[PROBLEM DETAILS]
Narrow the data below down to the lines containing "right".

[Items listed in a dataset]
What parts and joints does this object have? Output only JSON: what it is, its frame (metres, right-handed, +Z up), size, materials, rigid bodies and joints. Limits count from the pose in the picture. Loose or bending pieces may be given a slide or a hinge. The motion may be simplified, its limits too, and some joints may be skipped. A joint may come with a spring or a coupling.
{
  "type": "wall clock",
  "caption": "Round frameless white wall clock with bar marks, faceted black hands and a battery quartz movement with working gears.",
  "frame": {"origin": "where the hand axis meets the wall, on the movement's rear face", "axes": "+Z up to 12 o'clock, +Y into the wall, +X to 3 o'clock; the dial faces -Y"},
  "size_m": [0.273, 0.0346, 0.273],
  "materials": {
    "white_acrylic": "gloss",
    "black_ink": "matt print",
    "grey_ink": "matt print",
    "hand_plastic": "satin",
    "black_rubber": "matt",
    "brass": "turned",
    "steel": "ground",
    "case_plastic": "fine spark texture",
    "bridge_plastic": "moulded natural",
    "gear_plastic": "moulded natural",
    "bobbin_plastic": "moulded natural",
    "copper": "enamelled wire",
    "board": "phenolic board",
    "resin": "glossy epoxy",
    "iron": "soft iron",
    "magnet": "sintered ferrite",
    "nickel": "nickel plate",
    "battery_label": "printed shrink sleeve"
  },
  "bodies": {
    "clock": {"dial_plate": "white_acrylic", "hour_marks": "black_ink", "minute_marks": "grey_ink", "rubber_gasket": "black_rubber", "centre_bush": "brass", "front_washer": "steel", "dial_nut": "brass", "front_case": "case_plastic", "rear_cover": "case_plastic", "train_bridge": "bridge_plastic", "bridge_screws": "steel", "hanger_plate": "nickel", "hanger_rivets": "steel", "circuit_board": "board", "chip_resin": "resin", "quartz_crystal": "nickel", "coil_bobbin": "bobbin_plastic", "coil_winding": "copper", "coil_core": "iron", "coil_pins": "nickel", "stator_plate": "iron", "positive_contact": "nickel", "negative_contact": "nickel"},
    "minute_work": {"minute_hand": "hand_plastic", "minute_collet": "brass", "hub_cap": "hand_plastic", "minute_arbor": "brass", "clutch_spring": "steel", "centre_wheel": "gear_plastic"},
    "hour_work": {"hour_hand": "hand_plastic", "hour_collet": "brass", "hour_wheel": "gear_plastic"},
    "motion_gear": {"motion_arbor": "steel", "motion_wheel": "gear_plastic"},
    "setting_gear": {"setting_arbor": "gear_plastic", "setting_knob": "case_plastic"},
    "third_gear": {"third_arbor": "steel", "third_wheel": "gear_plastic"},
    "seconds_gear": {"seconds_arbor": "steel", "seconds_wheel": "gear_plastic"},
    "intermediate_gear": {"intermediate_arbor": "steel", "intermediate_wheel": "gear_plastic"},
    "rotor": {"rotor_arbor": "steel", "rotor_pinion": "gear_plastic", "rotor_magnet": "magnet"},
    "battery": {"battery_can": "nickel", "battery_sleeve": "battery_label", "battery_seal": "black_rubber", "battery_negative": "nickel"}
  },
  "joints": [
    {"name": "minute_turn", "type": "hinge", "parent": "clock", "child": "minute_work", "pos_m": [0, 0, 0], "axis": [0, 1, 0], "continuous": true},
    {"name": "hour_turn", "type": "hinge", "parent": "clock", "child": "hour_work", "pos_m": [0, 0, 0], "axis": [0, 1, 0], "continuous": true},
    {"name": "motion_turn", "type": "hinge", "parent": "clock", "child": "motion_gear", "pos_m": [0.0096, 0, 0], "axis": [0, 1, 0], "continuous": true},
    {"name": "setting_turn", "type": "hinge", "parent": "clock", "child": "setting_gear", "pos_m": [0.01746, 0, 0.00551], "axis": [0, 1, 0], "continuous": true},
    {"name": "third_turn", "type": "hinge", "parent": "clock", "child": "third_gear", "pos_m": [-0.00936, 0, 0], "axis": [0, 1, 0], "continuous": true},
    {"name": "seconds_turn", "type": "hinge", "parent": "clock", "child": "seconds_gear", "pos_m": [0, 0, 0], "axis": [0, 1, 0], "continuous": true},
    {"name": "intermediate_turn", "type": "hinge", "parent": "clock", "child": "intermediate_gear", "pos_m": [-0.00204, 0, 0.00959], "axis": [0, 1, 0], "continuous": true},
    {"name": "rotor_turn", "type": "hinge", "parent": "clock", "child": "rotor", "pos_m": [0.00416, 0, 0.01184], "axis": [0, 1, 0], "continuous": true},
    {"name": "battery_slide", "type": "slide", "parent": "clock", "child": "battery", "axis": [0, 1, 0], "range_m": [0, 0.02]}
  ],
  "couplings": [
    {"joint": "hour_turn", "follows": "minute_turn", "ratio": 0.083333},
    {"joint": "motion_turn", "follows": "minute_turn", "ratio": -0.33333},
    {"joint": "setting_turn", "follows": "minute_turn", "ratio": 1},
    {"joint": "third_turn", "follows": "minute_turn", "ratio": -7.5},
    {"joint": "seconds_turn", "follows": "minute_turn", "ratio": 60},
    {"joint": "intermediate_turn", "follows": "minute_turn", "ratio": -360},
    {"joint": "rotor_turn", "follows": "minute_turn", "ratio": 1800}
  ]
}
==
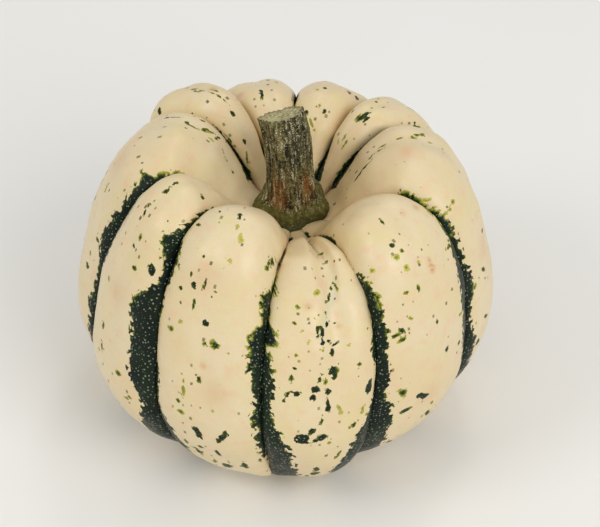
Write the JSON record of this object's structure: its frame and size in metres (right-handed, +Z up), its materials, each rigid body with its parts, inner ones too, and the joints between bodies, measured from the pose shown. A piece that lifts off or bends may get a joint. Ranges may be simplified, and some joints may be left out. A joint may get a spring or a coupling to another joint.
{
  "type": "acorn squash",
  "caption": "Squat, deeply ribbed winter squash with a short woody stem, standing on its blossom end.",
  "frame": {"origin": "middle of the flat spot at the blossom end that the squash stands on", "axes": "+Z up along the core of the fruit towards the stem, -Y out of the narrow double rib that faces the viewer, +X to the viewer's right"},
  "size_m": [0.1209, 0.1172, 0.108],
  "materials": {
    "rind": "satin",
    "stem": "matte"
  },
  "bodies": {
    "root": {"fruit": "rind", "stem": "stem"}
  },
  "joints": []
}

[FULL RESPONSE]
What parts and joints does this object have? Output only JSON: what it is, its frame (metres, right-handed, +Z up), size, materials, rigid bodies and joints. Limits count from the pose in the picture. Loose or bending pieces may be given a slide or a hinge. The motion may be simplified, its limits too, and some joints may be skipped. A joint may come with a spring or a coupling.
Write the JSON record of this object's structure: its frame and size in metres (right-handed, +Z up), its materials, each rigid body with its parts, inner ones too, and the joints between bodies, measured from the pose shown. A piece that lifts off or bends may get a joint. Ranges may be simplified, and some joints may be left out. A joint may get a spring or a coupling to another joint.
  "frame": {"origin": "middle of the flat spot at the blossom end that the squash stands on", "axes": "+Z up along the core of the fruit towards the stem, -Y out of the narrow double rib that faces the viewer, +X to the viewer's right"},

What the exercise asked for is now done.